Na proposta de seguir com o Desafio Lendo Asiáticos, acabei topando com o livro Palavras de Fogo de Jidi Majia. Trata-se de poesia chinesa, que nunca tinha lido até então, embora tenha, nos meus primórdios de leitora apaixonada, passado por alguns livros de ficção chinesa.
A leitura de Palavras de Fogo foi sem dúvida um marco importante para mim nesse desafio, porque me deparei com a imensidão da China e conheci um grupo étnico minoritário chamado nuoso, do qual Jidi Majia faz parte. Às vezes, ao escolher livros de determinadas etnias, quando topamos com a descrição “autor chinês/japonês/sul-coreano”, por exemplo, é muito fácil generalizar o autor dentro de um grupo maior e tomar aquilo como referência para todo um país, mas desta vez tive de me lembrar da extensão continental da China, e pensando no próprio Brasil, tão cheia de diversidade cultural, saí da zona de conforto do imaginário da China que vem à cabeça quando penso apenas nos filmes como Mulan e O Tigre e O Dragão, e desbravei novas zonas.
Dos quase 200 poemas constantes do livro, a maioria trata de sua terra natal, com sua paisagem montanhosa campestre de trigos sarracenos, do seu céu sendo cortado pela ave pássaro-sol, das vozes dos bimos, os sacerdotes locais, ecoando junto ao som dos instrumentos musicais de seu povo, das águas límpidas que banham a criança que nasce, do poder e fragilidade das mães do povo nuoso. Esses poemas são os que mais me agradaram, remetendo-me a uma longa viagem de imersão nas montanhas de Liangshan e no Lago Lugu e seu folclore belíssimo sobre os gansos e a donzela.
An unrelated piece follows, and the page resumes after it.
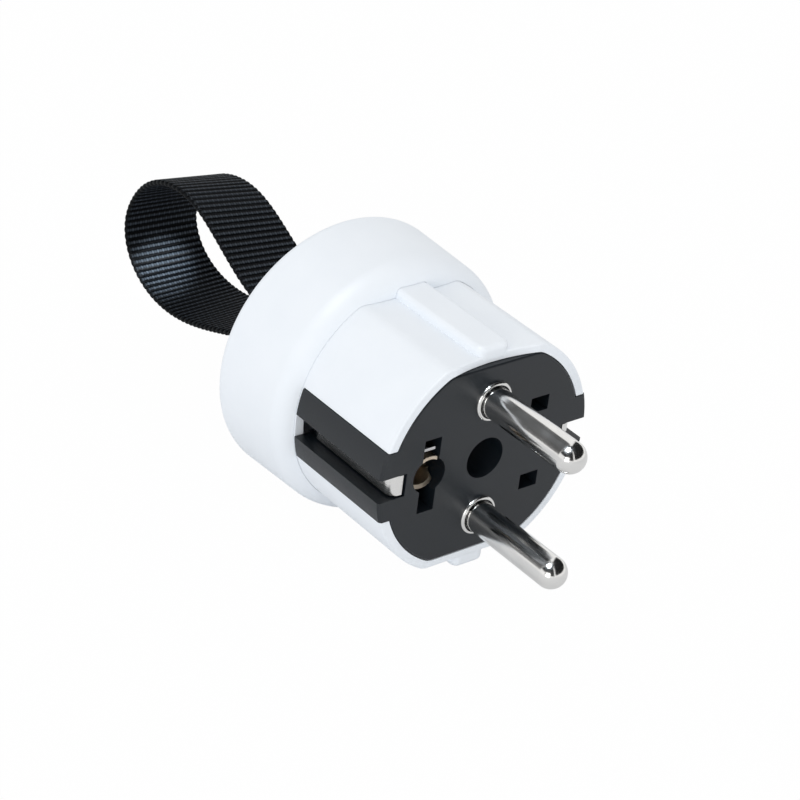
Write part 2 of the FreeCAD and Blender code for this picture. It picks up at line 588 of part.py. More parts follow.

“Sou as histórias escritas em língua nuosu./ Ao cortar o cordão umbilical, nasci de uma mulher;/[…/ A minha mãe nunca envelhece,/ é cantora nesta terra./ Tem profundidade rio que nela corre./ A minha amada eterna/ é beleza entre as belezas./ Chamam-lhe Gamo Anyo.” (beldade lendária do povo nuoso).
Mas Majia vai muito além. Mostra que a poesia é universal, através de uma riqueza de referências que, para ser bem sincera, fogem muito do meu conhecimento, mesmo quando se tratam de poetas daqui da América do Sul. Achei bem interessante como ele alça voo para fora de suas terras, mas sempre imprimindo seu olhar nuoso. Nem poderia ser diferente, claro. Todo pouso extraterritorial nosso só existe em contraste com aquilo que carregamos dentro de nós, nossa ancestralidade, nosso lar, nossa bagagem interna.
Apesar de interessante, o tanto de referências desconhecidas foi ficando bastante cansativo ao final do livro, e ficou enfadonho com o longuíssimo poema Para Vladmir Mayakovsky. Não estivesse eu já aos finalmente do livro, creio que o teria deixado de lado, sem ânimo para retomar a leitura. Mas os últimos poemas após apaziguaram um pouco meu descontento, porque recapturaram o ritmo agradável que senti no início do livro.
A sensação que tive ao ler este livro foi de fechar os olhos e ter minha alma transportada até o sudoeste da China, sobrevoando o Atlântico, a África, o Oriente Médio, a Índia e adentrando o corpo de um homem nuoso. Dentro de sua cabeça já, viajei novamente, conectando-me ao mundo através de extensas leituras e estudos e caminhadas, para finalmente voltar-me, abrindo os olhos e, ainda como nuoso, fitar o perfil das montanhas no horizonte. Sim, uma grande viagem. E, como todo grande percurso, houve identificação, houve maravilhamento, mas também houve percalços.
Curiosidade: o poeta é vice-presidente da Associação de Escritores da China, poeta premiado nacional e internacionalmente e um dos maiores poetas de minorias da China. Também ex-Vice-Governador da província de Qinghai (2006-2010).
Sinceramente, gostaria muito de ver um governador que também fosse poeta por aqui.
Dados Técnicos do Livro:
Capa comum: 192 páginas
Autor: Jidi Majia
Editora: Dublinense; 1ª edição (1 dezembro 2020)
ISBN-10: 6555530065 – ISBN-13: 978-6555530063
Título original: 火焰与词语 —— 吉狄马加诗集
Tradução: José Luís Peixoto
*Edição adquirida junto ao site da editora.